Thursday, June 9, 2016
A Walk Down Memory Lane
Friday, when I was a little girl, was library day.
We've always had coming of age rituals, and when we were six, the coming of age ritual was getting our library card. I still have that library card with the really shaky signature, which I try to keep hidden under the paper sleeve now that I'm older. (Somehow my signature now still looks pretty sloppy.)
I don't know how library day started exactly. My parents might remember better than I do. All I remember is stopping by a different branch than we normally went to--it was small, and I think we stopped after supper that night. There were shelves and shelves of unexplored books. I can't remember if I got any that particular visit, but I think our Friday walk ritual started up shortly thereafter.
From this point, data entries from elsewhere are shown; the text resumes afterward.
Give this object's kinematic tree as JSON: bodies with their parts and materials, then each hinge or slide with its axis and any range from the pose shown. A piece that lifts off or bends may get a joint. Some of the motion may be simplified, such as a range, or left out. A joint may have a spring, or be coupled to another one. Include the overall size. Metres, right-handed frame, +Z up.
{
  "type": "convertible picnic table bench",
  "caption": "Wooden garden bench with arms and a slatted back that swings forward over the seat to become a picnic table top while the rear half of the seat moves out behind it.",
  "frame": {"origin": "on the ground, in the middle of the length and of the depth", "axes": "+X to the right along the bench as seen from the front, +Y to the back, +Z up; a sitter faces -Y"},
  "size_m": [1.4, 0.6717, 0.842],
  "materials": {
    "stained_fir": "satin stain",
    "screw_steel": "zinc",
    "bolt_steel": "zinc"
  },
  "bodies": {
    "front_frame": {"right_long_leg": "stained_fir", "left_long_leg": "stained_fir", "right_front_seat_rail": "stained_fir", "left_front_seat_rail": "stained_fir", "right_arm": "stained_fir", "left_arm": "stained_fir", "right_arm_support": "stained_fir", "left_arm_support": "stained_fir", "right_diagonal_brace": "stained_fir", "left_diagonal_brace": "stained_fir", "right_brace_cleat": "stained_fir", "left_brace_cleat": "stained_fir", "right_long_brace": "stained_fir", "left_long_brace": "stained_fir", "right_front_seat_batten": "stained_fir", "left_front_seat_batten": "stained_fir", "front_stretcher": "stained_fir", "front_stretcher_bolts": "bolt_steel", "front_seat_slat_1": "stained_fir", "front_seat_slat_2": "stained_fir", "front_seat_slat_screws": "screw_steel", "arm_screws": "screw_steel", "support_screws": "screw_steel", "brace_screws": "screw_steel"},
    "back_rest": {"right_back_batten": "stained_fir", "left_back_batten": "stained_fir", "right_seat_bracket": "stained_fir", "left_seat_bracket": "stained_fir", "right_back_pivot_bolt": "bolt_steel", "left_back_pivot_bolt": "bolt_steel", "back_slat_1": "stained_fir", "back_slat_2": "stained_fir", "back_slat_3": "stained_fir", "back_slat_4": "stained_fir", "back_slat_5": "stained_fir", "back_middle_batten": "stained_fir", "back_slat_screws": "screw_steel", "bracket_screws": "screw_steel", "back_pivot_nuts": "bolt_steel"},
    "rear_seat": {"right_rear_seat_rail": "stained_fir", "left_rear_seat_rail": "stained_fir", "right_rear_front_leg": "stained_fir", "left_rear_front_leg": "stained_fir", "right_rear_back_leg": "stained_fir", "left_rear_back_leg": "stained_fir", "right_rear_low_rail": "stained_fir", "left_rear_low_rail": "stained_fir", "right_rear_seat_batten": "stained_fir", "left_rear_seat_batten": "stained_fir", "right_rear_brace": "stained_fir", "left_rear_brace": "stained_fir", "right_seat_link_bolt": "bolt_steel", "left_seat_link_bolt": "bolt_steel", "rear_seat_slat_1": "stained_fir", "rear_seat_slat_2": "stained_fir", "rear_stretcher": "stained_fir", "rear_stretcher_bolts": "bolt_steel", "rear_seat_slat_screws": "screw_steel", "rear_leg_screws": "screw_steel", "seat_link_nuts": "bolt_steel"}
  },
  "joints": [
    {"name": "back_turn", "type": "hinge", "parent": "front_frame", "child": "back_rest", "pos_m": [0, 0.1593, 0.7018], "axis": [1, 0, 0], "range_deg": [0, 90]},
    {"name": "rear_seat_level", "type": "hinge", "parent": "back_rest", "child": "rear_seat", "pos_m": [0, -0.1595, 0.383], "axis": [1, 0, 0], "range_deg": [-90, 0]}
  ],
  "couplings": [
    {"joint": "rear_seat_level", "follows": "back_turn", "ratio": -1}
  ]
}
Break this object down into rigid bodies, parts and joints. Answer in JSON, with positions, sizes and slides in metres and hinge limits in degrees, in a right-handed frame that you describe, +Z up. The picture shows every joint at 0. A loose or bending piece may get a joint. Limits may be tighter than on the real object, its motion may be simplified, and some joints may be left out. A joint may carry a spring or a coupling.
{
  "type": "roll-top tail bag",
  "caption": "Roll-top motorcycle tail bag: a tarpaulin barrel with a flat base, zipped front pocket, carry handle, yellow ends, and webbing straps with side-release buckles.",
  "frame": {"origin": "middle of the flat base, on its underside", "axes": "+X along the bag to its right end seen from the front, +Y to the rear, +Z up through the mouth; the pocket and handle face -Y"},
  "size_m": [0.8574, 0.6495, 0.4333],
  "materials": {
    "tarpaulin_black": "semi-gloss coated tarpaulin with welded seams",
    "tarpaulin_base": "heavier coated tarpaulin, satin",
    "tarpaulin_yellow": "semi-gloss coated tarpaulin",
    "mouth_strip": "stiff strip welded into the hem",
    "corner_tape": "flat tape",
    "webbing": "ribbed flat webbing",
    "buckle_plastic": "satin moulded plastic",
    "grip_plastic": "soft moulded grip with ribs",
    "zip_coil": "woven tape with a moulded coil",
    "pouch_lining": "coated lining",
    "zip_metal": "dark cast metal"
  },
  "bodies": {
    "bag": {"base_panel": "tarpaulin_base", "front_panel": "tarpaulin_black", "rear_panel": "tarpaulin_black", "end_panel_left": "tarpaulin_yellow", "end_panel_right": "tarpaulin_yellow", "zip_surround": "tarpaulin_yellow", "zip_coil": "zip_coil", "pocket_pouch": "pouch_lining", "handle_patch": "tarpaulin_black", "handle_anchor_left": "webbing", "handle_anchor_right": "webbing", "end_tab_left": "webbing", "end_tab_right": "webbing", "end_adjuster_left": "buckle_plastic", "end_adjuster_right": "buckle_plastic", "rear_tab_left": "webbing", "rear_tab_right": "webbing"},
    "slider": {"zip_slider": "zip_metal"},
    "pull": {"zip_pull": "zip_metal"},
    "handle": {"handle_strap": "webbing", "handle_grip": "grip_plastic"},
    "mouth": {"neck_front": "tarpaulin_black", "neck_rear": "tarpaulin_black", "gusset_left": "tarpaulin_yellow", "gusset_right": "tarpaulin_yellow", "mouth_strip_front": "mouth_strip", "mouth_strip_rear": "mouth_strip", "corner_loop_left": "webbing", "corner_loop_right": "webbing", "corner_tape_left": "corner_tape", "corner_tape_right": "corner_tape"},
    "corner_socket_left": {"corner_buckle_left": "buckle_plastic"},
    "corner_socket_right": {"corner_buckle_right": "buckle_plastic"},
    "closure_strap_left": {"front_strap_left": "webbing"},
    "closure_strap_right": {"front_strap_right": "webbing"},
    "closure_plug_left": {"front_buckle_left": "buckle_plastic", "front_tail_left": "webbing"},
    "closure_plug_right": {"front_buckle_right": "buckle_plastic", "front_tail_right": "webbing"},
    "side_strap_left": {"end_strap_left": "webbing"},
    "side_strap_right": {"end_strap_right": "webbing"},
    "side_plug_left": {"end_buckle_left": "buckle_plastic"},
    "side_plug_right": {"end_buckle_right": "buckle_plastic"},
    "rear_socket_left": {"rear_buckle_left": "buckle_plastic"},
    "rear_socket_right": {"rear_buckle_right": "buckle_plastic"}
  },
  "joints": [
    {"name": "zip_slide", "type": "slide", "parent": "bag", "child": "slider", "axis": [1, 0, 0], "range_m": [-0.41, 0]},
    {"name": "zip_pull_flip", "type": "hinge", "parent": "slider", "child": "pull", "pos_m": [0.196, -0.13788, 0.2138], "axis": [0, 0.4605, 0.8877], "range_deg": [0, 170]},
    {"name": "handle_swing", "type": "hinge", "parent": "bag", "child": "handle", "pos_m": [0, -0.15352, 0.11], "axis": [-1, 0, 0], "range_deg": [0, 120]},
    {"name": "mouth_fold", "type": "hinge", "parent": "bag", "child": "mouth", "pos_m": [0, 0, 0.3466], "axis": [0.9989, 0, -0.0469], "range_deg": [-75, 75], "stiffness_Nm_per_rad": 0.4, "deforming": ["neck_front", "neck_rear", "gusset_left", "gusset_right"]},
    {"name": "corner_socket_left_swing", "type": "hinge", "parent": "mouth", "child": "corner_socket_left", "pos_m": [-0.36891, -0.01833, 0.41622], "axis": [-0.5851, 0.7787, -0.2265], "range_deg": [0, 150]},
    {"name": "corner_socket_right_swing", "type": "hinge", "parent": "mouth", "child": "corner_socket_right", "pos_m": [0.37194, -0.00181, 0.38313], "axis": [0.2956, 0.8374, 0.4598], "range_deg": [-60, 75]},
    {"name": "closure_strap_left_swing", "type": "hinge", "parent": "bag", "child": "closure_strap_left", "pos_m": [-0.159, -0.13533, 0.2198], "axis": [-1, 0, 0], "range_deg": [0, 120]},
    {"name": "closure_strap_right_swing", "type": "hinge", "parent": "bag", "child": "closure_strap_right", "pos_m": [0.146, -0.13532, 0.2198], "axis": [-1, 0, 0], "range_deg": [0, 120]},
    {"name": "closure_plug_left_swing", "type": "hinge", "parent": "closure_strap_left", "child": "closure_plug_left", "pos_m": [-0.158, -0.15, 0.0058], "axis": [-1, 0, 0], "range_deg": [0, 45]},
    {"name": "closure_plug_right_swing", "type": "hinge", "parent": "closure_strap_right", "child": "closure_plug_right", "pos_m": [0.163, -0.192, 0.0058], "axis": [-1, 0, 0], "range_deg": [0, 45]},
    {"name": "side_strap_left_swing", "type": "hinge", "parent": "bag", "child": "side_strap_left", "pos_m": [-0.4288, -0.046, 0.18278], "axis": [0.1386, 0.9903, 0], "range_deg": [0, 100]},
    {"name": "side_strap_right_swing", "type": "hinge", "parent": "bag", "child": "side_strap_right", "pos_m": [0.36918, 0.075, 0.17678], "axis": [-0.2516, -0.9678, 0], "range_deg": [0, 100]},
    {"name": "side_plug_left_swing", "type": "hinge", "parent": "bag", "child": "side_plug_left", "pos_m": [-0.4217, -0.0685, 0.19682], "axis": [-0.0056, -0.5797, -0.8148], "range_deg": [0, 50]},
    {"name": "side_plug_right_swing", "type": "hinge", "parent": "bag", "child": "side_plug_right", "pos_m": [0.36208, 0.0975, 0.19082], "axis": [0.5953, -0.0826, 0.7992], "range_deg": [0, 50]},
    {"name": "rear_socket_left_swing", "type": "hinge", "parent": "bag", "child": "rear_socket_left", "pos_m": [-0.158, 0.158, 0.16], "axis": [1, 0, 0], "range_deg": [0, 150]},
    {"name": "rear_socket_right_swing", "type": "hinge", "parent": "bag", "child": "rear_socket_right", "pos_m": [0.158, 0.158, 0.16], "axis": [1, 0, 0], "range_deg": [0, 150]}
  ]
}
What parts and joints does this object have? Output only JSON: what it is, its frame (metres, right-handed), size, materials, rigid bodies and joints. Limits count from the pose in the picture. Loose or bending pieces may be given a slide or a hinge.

We were young, and didn't need to do much school on Fridays, so that was always a special day. Every morning we made oatmeal for breakfast, special order. Everything from raisins to cinnamon. We loved pouring in everything we could think of. The most elaborate concoction was oatmeal with raisins, peanut butter, walnuts, and wheat bran, with milk and brown sugar on top.
Pouring that brown sugar was another ritual. We all had different ways to do it. Some of us preferred to stir it all in, but I liked to put my couple of spoonfuls over the top and stir it just a little bit--so it would be melted in little ridges of clear, golden sweetness through the oatmeal. That was only the beginning to a perfect day.
The library opened at ten. We would take our backpacks, put them in the red Rider wagon, and set off for a quarter mile walk. Wait at the light, walk past the laundromat and then--
Then enter the doors of wonder.
It didn't matter that there was a huge hill to climb on our way home (it is huge) or that the sun was hot. I crammed my navy backpack until the zipper was so tight I'm surprised it didn't burst. I checked out everything. I ordered tons of books through the library loan system. We browsed the shelves, and I picked out Little House in Brookfield while my mother helped my sister pick out books from the children's section. Sis was a wee thing at the time. She was so little my brother had to pull her up that steep hill in the red wagon on our way back. Lucky girl.
That was the library where my sister sat on a rug with other tots for story time with Miss Judy. We browsed the internet while she did it. We had dial-up internet at home, so every week I made a list of things to look up and brought my precious 250MB flashdrive to download things onto. I was really into dollhouse miniatures, and I found a website with free patterns of dollhouse-size books and things you could make out of paper. I downloaded a lot of them.
That was the library where Miss Sue would check us out and talk to my mother about shopping for fabric. Where we did summer reading programs every summer, and put our names in the window, and celebrated one year by eating pizza with other extroverted teenagers and laughing over Mad Libs.
That was the library where I ordered a cassette tape of Kidnapped, and then lost it for weeks and finally found it behind our closet door. I can't remember if they charged me or not. It was also the library where I got the autobiography of Fanny Crosby. I ordered it through loan, and it came with a sticky note that said "Patron may check out before it's discarded" or something of that nature. I asked if I could have it, and they let me. It's still sitting on my shelf today.
That was the library where I found Great Expectations on the discard shelf, and asked my mother if I could read it. I was twelve at the time. I've been in love with Dickens ever since. We also rescued the Little House books when they were discarded, and I'm pretty sure I found my first Cadfael novels there.
Sometimes we went when we shouldn't, just because it was so beloved. I remember the time we were walking down a steep hill on black ice, because today was Library Day. The idea of leaving that magic for another week was too heartbreaking to even be thought about.
I remember the deep grief in my young heart when we were too busy for Library Day. It didn't happen often. Our tradition was fairly regular. But when it happened at all, that was too much horror to be endured. I held on to Library Day tenaciously.
When we were done with our internet and choosing our books and getting the precious holds that were in, we would always walk home, chatting. And as soon as we got in the door, all sweaty and happy (or freezing cold as the case might be) I would go straight to the living-room chair, unzip my backpack, and dive in to read ahead in the books I had gotten that day. It was like checking out a portal into a whole new world.
We don't go to the library much anymore. Highschool came, and then graduation. We've aged out of all the story times and summer reading programs, and we have good internet at home. Miss Judy and Miss Sue no longer work there. My brother and I are both able to buy the books we want, instead of relying on library loans to get them. If we go, we take the car and run down quick to drop off or pick up.
But early this year, I put a couple of books on hold and went in to get them, and while I was there, I actually took a moment to browse the books on the shelves.
Something that had been asleep for a long time stirred and woke up again. I saw books I hadn't read yet--new books I wanted to read, sitting on the shelf, waiting. And I thought, I'd like to come back soon and check them out.
Perhaps it's time for another library day.
Do you have childhood memories of your library? Do you still use it often? I'd love to know!